3D code data
_ _ _ _ _

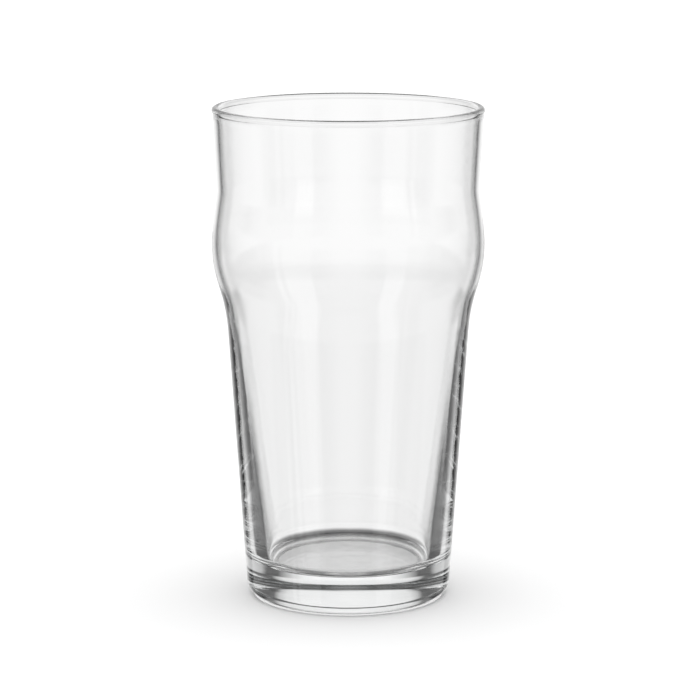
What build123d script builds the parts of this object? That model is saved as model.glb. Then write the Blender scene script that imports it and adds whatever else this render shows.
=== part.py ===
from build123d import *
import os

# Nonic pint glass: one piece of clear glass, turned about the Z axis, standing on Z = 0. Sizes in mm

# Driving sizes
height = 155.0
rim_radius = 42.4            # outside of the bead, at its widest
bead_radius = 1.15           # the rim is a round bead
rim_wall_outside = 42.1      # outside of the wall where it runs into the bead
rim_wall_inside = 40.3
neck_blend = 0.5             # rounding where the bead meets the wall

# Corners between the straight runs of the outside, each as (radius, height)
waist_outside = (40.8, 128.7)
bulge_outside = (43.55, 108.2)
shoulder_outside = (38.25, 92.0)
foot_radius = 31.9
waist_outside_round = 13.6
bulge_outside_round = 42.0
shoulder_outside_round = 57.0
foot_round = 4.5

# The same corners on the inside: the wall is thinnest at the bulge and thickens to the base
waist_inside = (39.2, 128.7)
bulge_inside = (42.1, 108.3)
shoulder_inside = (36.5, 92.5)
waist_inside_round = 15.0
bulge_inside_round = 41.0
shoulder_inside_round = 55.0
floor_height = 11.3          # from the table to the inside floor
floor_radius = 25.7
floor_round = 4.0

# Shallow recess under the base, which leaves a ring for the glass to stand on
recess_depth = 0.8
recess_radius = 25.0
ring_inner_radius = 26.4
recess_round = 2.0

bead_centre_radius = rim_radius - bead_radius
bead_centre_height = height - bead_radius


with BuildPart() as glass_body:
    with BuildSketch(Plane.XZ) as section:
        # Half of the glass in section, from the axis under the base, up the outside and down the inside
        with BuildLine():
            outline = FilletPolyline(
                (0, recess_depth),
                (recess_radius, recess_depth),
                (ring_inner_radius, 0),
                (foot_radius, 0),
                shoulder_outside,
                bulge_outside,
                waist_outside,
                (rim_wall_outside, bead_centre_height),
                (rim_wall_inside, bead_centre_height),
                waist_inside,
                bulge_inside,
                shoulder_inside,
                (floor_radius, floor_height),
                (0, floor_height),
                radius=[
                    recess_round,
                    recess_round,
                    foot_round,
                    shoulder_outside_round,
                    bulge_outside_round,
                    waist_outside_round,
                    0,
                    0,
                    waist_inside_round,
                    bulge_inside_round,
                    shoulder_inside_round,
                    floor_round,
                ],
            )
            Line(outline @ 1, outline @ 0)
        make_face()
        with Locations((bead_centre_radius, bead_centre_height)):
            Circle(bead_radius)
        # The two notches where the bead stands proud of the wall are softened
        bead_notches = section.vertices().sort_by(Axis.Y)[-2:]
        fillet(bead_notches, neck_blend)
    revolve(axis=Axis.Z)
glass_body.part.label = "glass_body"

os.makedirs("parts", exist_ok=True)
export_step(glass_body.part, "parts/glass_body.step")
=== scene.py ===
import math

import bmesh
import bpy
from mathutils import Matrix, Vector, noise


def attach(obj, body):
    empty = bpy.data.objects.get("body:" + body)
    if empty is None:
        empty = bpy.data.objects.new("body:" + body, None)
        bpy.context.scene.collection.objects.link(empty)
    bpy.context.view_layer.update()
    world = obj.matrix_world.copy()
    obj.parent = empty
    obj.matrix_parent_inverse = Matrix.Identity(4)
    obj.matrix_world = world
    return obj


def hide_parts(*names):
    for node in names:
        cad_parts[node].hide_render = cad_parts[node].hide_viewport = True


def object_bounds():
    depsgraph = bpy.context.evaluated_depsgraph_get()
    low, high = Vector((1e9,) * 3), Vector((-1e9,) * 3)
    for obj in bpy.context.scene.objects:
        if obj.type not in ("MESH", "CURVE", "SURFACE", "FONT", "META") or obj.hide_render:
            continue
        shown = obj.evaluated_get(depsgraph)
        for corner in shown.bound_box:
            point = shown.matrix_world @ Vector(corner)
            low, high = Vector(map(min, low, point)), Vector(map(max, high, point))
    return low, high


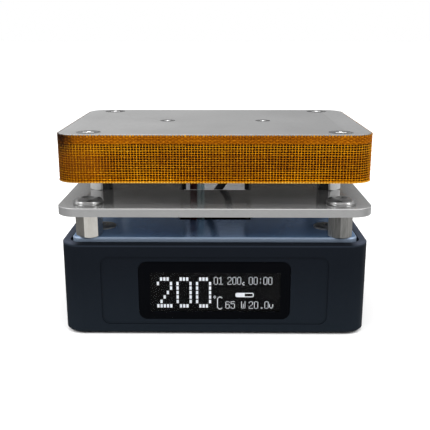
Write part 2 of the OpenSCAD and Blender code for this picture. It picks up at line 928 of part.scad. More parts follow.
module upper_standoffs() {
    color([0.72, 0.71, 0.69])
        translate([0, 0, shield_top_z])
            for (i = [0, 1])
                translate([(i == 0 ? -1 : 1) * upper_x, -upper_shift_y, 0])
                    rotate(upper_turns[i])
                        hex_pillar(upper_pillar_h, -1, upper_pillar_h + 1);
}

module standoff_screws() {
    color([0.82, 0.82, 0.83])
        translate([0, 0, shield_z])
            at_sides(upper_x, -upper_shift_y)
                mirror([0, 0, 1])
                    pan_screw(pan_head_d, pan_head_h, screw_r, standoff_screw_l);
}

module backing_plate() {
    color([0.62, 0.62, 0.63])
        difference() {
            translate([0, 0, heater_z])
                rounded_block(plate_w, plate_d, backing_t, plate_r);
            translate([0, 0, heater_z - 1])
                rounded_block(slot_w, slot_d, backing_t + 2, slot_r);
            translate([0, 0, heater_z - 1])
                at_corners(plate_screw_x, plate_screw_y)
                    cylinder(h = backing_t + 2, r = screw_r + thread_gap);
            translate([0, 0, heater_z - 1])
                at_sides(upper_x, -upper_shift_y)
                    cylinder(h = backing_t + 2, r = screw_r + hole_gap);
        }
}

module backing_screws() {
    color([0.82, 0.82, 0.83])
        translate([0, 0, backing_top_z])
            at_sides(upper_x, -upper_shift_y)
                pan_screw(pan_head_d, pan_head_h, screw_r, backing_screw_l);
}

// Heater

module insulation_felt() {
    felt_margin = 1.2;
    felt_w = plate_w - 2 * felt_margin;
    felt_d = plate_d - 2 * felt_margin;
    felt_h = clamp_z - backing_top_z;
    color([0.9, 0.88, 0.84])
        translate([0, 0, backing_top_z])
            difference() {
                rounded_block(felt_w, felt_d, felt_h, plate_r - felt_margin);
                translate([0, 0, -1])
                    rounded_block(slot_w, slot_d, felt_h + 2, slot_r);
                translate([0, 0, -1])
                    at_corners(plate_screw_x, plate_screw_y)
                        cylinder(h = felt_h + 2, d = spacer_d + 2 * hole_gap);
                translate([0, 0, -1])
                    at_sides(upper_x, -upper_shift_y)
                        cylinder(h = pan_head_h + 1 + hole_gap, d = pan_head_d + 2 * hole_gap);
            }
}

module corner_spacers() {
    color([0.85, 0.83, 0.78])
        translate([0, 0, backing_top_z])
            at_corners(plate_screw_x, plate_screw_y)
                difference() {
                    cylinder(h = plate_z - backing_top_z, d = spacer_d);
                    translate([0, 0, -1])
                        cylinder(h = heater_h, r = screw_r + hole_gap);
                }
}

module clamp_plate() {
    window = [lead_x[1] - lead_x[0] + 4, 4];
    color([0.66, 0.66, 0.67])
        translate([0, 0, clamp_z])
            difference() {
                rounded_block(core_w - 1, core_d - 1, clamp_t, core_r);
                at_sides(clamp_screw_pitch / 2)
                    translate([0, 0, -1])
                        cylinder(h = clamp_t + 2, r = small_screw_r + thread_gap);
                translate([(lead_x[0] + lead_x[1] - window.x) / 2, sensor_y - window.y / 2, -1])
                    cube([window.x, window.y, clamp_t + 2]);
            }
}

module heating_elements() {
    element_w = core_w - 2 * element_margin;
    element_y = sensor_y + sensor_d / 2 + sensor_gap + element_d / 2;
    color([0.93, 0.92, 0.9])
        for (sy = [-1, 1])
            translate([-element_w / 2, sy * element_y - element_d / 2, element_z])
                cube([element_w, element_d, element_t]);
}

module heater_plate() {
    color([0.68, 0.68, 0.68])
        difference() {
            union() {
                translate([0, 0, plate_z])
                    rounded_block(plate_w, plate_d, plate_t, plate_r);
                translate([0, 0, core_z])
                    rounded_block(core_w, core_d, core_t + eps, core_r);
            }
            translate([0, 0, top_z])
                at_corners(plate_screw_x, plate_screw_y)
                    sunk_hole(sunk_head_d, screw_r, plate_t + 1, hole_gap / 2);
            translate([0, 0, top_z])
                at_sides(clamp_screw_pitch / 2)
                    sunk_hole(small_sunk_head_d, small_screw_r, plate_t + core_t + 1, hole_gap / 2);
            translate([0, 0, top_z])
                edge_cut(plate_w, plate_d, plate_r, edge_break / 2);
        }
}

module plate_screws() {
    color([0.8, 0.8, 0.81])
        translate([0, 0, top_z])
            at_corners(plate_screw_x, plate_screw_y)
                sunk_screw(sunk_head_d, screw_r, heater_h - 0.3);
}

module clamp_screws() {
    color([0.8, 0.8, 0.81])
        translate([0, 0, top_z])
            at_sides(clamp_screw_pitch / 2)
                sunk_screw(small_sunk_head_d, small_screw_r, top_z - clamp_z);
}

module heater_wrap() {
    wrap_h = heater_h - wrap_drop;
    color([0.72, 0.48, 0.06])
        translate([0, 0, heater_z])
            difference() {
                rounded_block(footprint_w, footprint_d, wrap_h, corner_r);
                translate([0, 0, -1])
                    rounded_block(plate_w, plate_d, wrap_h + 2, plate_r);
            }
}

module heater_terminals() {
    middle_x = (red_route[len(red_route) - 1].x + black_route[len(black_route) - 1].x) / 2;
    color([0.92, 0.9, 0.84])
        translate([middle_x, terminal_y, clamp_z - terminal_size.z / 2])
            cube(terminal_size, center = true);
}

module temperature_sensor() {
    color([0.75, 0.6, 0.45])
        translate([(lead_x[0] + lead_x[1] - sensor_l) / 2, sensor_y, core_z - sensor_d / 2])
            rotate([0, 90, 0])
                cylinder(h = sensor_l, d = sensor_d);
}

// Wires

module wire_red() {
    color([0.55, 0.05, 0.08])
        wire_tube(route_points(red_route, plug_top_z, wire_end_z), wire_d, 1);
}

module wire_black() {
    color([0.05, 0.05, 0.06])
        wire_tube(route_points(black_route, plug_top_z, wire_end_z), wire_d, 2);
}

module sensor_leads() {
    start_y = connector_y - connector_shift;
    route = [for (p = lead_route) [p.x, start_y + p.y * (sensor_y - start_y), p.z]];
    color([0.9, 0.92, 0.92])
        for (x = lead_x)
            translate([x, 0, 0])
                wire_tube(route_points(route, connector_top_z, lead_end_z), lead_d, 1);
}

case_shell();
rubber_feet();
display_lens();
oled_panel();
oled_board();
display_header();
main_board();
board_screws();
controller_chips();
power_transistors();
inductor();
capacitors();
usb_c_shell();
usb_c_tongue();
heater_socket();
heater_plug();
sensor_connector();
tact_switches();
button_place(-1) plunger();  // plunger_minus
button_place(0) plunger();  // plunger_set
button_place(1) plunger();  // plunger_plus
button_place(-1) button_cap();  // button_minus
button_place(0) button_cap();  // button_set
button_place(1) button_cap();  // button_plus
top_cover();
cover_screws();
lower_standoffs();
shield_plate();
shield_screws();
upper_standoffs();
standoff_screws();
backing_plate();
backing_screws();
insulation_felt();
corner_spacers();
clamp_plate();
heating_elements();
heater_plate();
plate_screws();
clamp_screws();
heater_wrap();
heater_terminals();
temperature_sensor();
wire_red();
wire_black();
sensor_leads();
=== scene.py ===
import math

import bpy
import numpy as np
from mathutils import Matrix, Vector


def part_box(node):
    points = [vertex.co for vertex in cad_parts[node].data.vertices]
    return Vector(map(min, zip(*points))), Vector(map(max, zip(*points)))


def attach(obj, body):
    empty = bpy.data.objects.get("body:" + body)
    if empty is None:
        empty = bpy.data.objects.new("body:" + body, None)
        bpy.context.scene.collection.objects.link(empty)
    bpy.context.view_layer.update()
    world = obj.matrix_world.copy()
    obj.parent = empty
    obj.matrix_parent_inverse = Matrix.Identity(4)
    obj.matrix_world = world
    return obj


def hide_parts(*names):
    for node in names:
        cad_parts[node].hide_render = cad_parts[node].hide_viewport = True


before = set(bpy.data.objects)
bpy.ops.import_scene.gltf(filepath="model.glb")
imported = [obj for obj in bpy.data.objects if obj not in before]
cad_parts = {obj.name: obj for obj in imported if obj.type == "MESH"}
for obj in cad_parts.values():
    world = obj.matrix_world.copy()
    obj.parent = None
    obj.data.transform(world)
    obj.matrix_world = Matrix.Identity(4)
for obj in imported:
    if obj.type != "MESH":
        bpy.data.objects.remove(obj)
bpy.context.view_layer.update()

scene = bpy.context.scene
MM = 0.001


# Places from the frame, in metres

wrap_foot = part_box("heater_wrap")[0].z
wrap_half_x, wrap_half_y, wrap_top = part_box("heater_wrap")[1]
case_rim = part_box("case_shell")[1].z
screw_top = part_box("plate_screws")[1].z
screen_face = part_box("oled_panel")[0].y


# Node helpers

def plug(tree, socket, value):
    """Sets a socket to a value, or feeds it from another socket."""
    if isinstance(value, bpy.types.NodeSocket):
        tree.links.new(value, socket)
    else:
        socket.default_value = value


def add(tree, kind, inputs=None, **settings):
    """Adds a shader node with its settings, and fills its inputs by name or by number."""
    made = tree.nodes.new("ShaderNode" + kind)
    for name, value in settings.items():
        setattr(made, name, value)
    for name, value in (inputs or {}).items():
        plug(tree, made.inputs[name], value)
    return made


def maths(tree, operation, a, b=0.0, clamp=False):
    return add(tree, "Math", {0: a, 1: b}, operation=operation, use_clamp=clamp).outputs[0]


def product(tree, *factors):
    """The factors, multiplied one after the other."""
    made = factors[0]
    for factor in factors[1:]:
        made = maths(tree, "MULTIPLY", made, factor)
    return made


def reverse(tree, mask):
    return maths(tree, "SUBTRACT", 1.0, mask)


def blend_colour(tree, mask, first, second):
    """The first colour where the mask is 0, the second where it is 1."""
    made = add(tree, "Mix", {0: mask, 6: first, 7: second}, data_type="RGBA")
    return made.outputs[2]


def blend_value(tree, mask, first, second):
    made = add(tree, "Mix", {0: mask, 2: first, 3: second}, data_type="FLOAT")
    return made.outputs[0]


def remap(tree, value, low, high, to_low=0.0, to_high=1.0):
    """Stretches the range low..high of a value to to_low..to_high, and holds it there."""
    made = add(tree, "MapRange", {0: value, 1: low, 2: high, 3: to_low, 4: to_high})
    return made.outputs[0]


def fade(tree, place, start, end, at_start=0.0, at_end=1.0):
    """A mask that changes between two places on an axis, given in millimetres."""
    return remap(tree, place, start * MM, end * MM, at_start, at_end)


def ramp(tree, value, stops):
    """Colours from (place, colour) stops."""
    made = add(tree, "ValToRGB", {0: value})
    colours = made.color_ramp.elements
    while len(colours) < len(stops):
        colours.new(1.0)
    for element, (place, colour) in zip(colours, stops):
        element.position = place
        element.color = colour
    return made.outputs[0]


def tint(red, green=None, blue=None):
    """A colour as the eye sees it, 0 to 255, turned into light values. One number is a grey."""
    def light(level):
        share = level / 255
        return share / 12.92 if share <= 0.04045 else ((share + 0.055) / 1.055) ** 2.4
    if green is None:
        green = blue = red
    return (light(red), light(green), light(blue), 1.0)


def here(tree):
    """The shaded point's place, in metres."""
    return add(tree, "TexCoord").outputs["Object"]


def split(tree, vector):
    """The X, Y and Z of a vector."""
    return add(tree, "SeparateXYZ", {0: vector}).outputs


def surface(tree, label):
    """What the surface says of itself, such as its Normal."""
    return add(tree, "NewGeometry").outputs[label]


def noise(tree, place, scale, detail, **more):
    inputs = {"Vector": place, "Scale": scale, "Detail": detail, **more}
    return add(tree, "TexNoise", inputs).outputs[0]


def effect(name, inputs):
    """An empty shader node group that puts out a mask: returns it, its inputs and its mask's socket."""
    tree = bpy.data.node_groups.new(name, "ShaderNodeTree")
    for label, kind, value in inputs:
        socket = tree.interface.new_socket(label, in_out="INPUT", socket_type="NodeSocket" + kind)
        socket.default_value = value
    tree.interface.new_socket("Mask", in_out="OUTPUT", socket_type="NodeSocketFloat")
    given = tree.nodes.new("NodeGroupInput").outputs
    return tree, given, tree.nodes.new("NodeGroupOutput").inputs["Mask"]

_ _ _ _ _

*Requirement:* Return exactly, and only, the lines from the one containing "case_shell();" down to the one containing "in imported if", with both of those lines included.

*Finished exercise:*
case_shell();
rubber_feet();
display_lens();
oled_panel();
oled_board();
display_header();
main_board();
board_screws();
controller_chips();
power_transistors();
inductor();
capacitors();
usb_c_shell();
usb_c_tongue();
heater_socket();
heater_plug();
sensor_connector();
tact_switches();
button_place(-1) plunger();  // plunger_minus
button_place(0) plunger();  // plunger_set
button_place(1) plunger();  // plunger_plus
button_place(-1) button_cap();  // button_minus
button_place(0) button_cap();  // button_set
button_place(1) button_cap();  // button_plus
top_cover();
cover_screws();
lower_standoffs();
shield_plate();
shield_screws();
upper_standoffs();
standoff_screws();
backing_plate();
backing_screws();
insulation_felt();
corner_spacers();
clamp_plate();
heating_elements();
heater_plate();
plate_screws();
clamp_screws();
heater_wrap();
heater_terminals();
temperature_sensor();
wire_red();
wire_black();
sensor_leads();
=== scene.py ===
import math

import bpy
import numpy as np
from mathutils import Matrix, Vector


def part_box(node):
    points = [vertex.co for vertex in cad_parts[node].data.vertices]
    return Vector(map(min, zip(*points))), Vector(map(max, zip(*points)))


def attach(obj, body):
    empty = bpy.data.objects.get("body:" + body)
    if empty is None:
        empty = bpy.data.objects.new("body:" + body, None)
        bpy.context.scene.collection.objects.link(empty)
    bpy.context.view_layer.update()
    world = obj.matrix_world.copy()
    obj.parent = empty
    obj.matrix_parent_inverse = Matrix.Identity(4)
    obj.matrix_world = world
    return obj


def hide_parts(*names):
    for node in names:
        cad_parts[node].hide_render = cad_parts[node].hide_viewport = True


before = set(bpy.data.objects)
bpy.ops.import_scene.gltf(filepath="model.glb")
imported = [obj for obj in bpy.data.objects if obj not in before]
cad_parts = {obj.name: obj for obj in imported if obj.type == "MESH"}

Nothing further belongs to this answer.